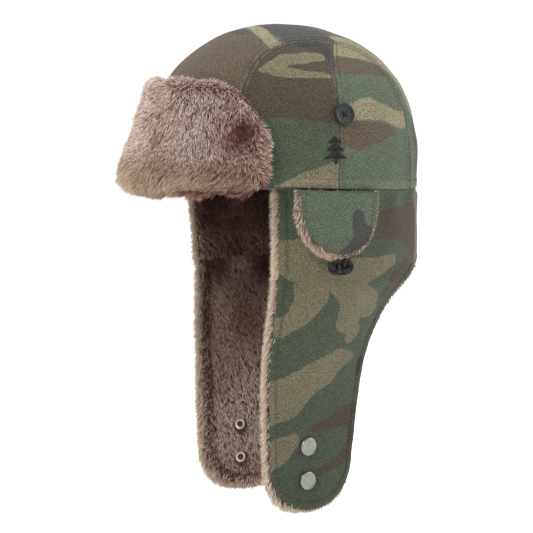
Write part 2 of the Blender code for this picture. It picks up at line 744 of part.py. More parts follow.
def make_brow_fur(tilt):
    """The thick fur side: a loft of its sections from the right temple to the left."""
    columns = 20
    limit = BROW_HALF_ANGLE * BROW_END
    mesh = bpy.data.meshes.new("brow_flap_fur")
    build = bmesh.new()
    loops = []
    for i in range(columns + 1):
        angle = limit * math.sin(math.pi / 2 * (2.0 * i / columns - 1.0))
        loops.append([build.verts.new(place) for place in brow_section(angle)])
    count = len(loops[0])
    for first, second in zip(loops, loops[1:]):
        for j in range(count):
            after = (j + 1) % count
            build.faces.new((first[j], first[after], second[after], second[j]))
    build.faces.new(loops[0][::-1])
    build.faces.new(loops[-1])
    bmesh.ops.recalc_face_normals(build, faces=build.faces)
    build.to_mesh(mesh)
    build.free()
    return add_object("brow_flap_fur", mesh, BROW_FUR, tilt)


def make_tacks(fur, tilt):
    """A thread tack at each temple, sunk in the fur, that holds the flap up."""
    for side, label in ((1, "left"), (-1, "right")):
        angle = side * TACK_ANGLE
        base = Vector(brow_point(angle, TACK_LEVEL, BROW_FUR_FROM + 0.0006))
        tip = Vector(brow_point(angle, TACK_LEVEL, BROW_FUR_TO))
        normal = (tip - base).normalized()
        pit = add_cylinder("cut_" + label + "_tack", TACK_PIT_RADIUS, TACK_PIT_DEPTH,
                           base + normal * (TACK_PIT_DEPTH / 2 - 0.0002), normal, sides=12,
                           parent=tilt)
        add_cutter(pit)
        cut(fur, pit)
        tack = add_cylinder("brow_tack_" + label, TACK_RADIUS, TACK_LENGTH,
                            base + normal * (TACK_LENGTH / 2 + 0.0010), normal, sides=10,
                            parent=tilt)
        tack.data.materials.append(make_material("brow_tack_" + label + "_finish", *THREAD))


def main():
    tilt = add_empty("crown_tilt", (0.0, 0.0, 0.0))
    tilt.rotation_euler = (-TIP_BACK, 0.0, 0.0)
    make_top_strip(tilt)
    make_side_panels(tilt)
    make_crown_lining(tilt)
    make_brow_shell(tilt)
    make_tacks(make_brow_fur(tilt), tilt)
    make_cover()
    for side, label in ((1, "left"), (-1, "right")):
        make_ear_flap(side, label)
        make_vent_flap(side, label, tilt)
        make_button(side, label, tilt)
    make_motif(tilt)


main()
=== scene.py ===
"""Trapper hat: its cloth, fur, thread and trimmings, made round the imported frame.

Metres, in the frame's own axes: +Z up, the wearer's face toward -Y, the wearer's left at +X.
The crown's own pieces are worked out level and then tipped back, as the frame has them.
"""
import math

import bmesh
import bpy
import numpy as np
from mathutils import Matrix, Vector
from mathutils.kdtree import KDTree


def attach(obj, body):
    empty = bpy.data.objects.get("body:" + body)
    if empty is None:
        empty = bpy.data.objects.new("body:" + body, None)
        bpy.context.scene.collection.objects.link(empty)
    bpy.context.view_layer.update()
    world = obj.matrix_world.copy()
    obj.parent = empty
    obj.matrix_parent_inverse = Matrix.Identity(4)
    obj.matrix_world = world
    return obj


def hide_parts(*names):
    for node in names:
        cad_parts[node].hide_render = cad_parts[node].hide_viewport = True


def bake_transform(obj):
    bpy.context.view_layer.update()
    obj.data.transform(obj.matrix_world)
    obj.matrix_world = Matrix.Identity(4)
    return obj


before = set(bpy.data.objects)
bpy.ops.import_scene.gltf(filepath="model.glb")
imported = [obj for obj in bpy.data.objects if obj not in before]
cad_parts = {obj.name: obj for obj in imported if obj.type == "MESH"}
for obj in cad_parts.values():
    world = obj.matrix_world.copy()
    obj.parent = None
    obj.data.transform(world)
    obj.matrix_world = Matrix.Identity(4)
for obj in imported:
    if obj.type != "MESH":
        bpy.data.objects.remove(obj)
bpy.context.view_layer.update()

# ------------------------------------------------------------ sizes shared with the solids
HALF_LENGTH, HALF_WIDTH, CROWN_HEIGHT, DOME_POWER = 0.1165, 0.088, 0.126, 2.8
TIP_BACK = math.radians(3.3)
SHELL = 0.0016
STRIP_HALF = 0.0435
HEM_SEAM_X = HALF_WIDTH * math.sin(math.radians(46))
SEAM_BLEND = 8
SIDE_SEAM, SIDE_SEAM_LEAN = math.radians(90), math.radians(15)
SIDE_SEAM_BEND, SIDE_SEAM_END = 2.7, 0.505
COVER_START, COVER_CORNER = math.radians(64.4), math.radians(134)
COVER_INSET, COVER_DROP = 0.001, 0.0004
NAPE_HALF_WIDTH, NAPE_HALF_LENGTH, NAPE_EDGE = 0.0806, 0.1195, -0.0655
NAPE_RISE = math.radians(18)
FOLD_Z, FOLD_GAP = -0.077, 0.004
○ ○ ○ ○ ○
■ GOAL ■
Repeat word for word the lines from the line with "make_cover()" to the line with "obj.matrix_parent_inverse = Matrix.Identity(4)", both lines included.

■ OUTPUT OF THE TASK ■
    make_cover()
    for side, label in ((1, "left"), (-1, "right")):
        make_ear_flap(side, label)
        make_vent_flap(side, label, tilt)
        make_button(side, label, tilt)
    make_motif(tilt)


main()
=== scene.py ===
"""Trapper hat: its cloth, fur, thread and trimmings, made round the imported frame.

Metres, in the frame's own axes: +Z up, the wearer's face toward -Y, the wearer's left at +X.
The crown's own pieces are worked out level and then tipped back, as the frame has them.
"""
import math

import bmesh
import bpy
import numpy as np
from mathutils import Matrix, Vector
from mathutils.kdtree import KDTree


def attach(obj, body):
    empty = bpy.data.objects.get("body:" + body)
    if empty is None:
        empty = bpy.data.objects.new("body:" + body, None)
        bpy.context.scene.collection.objects.link(empty)
    bpy.context.view_layer.update()
    world = obj.matrix_world.copy()
    obj.parent = empty
    obj.matrix_parent_inverse = Matrix.Identity(4)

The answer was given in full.